We have just part/exed our Rambler for a '93 Navajo Apache on a Ducato base, sadly there wasn't any owners books with it. Does anyone have a Autotrail owners manual for this model? If so, would it be possible to copy it and send it to me as an email attachment. My email address is [email protected].

Also, does anyone know what the functions of the main/aux settings on the control panel do?

Many thanks in advance,

fromemike


----------



## Mikemoss (Sep 5, 2005)

Hi Fromemike (I'm Corshammike, by the way!)

This is just a guess as I don't have an identical panel, but I'm pretty sure the Main/Aux switch is for main (ie cab) and aux (ie habitation) batteries. Ours also has a third position in the middle, which you're supposed to select while moving. With any luck, you can also switch the charging function (when on hookup) from main to aux using the same switch.

I stand to be corrected by any AutoTrail owners out there. Hope you can find a handbook. When in a similar situation with our Bessacarr, Swift very kindly sent me one so it might be worth asking AutoTrail in case they still have one lying around.

Hope you enjoy your new van anyway.


----------



## RainDancer (May 24, 2005)

Hi

As far as I can remember the main and aux switch is for the leisure and engine batteries. I think that the aux is the leisure one and the main is the engine battery, but don't take that as gospel. The control panel is made by a Hull company who are still on the go.

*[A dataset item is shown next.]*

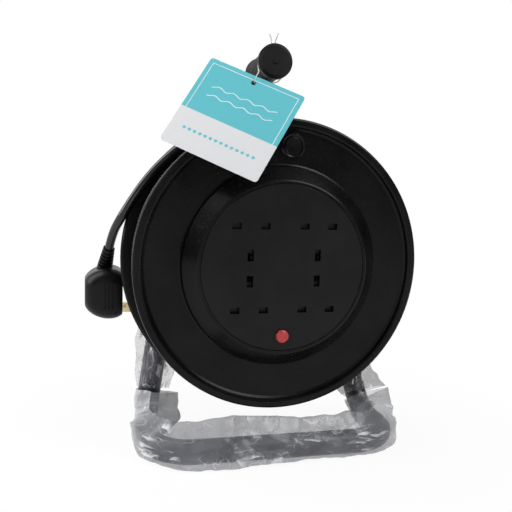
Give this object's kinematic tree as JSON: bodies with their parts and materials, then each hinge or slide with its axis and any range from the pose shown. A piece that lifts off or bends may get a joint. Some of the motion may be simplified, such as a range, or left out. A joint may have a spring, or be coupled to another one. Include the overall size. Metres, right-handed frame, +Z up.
{
  "type": "extension cord reel",
  "caption": "Open-drum extension cord reel on a bent tube stand with a carrying handle, panel sockets, thermal cut-out button and pull-out winding knob.",
  "frame": {"origin": "bottom centre of the reel's box without the free flex and plug, on the floor under the stand", "axes": "+X right as seen from the front, +Y from the socket panel to the back, +Z up"},
  "size_m": [0.2655, 0.1441, 0.3334],
  "materials": {
    "grey_tube": "satin powder coat",
    "steel": "zinc plated",
    "grip_black": "matt",
    "film": "thin translucent polythene",
    "card": "satin printed card",
    "string": "twisted cotton",
    "flex_black": "smooth sheath",
    "plug_black": "moulded satin",
    "pin_brass": "plated",
    "button_red": "gloss",
    "shutter_white": "moulded",
    "panel_black": "fine satin",
    "drum_black": "satin moulded"
  },
  "bodies": {
    "stand": {"stand_tube": "grey_tube", "handle_tube": "grey_tube", "spindle_boss": "grey_tube", "handle_grip": "grip_black", "spindle": "steel", "thrust_washer": "steel", "spindle_spacer": "steel", "retaining_washer": "steel", "spindle_clip": "steel", "base_film_sleeve": "film", "left_leg_film_sleeve": "film", "right_leg_film_sleeve": "film", "hang_tag": "card", "tag_string": "string", "tail_flex": "flex_black", "plug_strain_relief": "flex_black", "plug_body": "plug_black", "plug_fuse_drawer": "plug_black", "plug_earth_pin": "pin_brass", "plug_line_pins": "pin_brass"},
    "knob_guide": {"knob_guide": "steel"},
    "winding_knob": {"winding_knob": "drum_black", "winding_knob_cap": "drum_black"},
    "reset_button": {"reset_button": "button_red"},
    "shutter_lower_left": {"shutter_lower_left": "shutter_white"},
    "shutter_lower_right": {"shutter_lower_right": "shutter_white"},
    "shutter_upper_left": {"shutter_upper_left": "shutter_white"},
    "shutter_upper_right": {"shutter_upper_right": "shutter_white"},
    "drum": {"contact_block": "drum_black", "core_barrel": "drum_black", "cover_screws": "steel", "earth_bus_bar": "pin_brass", "flange_screws": "steel", "front_flange": "drum_black", "knob_collar": "drum_black", "live_bus_bar": "pin_brass", "neutral_bus_bar": "pin_brass", "rear_cover": "drum_black", "rear_flange": "drum_black", "socket_plate": "panel_black", "thermal_cut_out": "shutter_white", "winding_inner_layers": "flex_black", "winding_outer_layer": "flex_black"}
  },
  "joints": [
    {"name": "drum_spin", "type": "hinge", "parent": "stand", "child": "drum", "pos_m": [0, 0.00371, 0.151], "axis": [0, 1, 0], "continuous": true},
    {"name": "knob_pull", "type": "slide", "parent": "drum", "child": "knob_guide", "axis": [0, -1, 0], "range_m": [0, 0.018]},
    {"name": "knob_spin", "type": "hinge", "parent": "knob_guide", "child": "winding_knob", "pos_m": [0.0075, -0.03629, 0.2437], "axis": [0, 1, 0], "continuous": true},
    {"name": "reset_press", "type": "slide", "parent": "drum", "child": "reset_button", "axis": [0, 1, 0], "range_m": [0, 0.002], "stiffness_N_per_m": 1500, "springref_m": -0.001},
    {"name": "shutter_slide_lower_left", "type": "slide", "parent": "drum", "child": "shutter_lower_left", "axis": [0, 0, -1], "range_m": [0, 0.006], "stiffness_N_per_m": 150, "springref_m": -0.002},
    {"name": "shutter_slide_lower_right", "type": "slide", "parent": "drum", "child": "shutter_lower_right", "axis": [0, 0, -1], "range_m": [0, 0.006], "stiffness_N_per_m": 150, "springref_m": -0.002},
    {"name": "shutter_slide_upper_left", "type": "slide", "parent": "drum", "child": "shutter_upper_left", "axis": [0, 0, 1], "range_m": [0, 0.006], "stiffness_N_per_m": 150, "springref_m": -0.002},
    {"name": "shutter_slide_upper_right", "type": "slide", "parent": "drum", "child": "shutter_upper_right", "axis": [0, 0, 1], "range_m": [0, 0.006], "stiffness_N_per_m": 150, "springref_m": -0.002}
  ]
}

Their telephone number is 01482 659309. Hope this helps


----------



## fromemike (Jun 19, 2007)

*Navajo Apache*

Thanks Mikemoss and Raindancer for the fast replies 

Mike .... Corsham eh! Just over the border from me  . Our switch also has a centre setting so, hopefully, the settingss will be the same. I'll contact AutoTrail to see if they can help re manual.

Raindancer .... Thanks for the info and for the plug-in phone number ... I'll give them a bell.

We haven't taken the van out yet (getting it sorted as much as poss, finding out how things work and adding our own personal touches etc) but we will be away 18th 19th 20th of this month to give it a 'living-in' test .... hopfully there wont be too many problems 

Regards,

fromemike


----------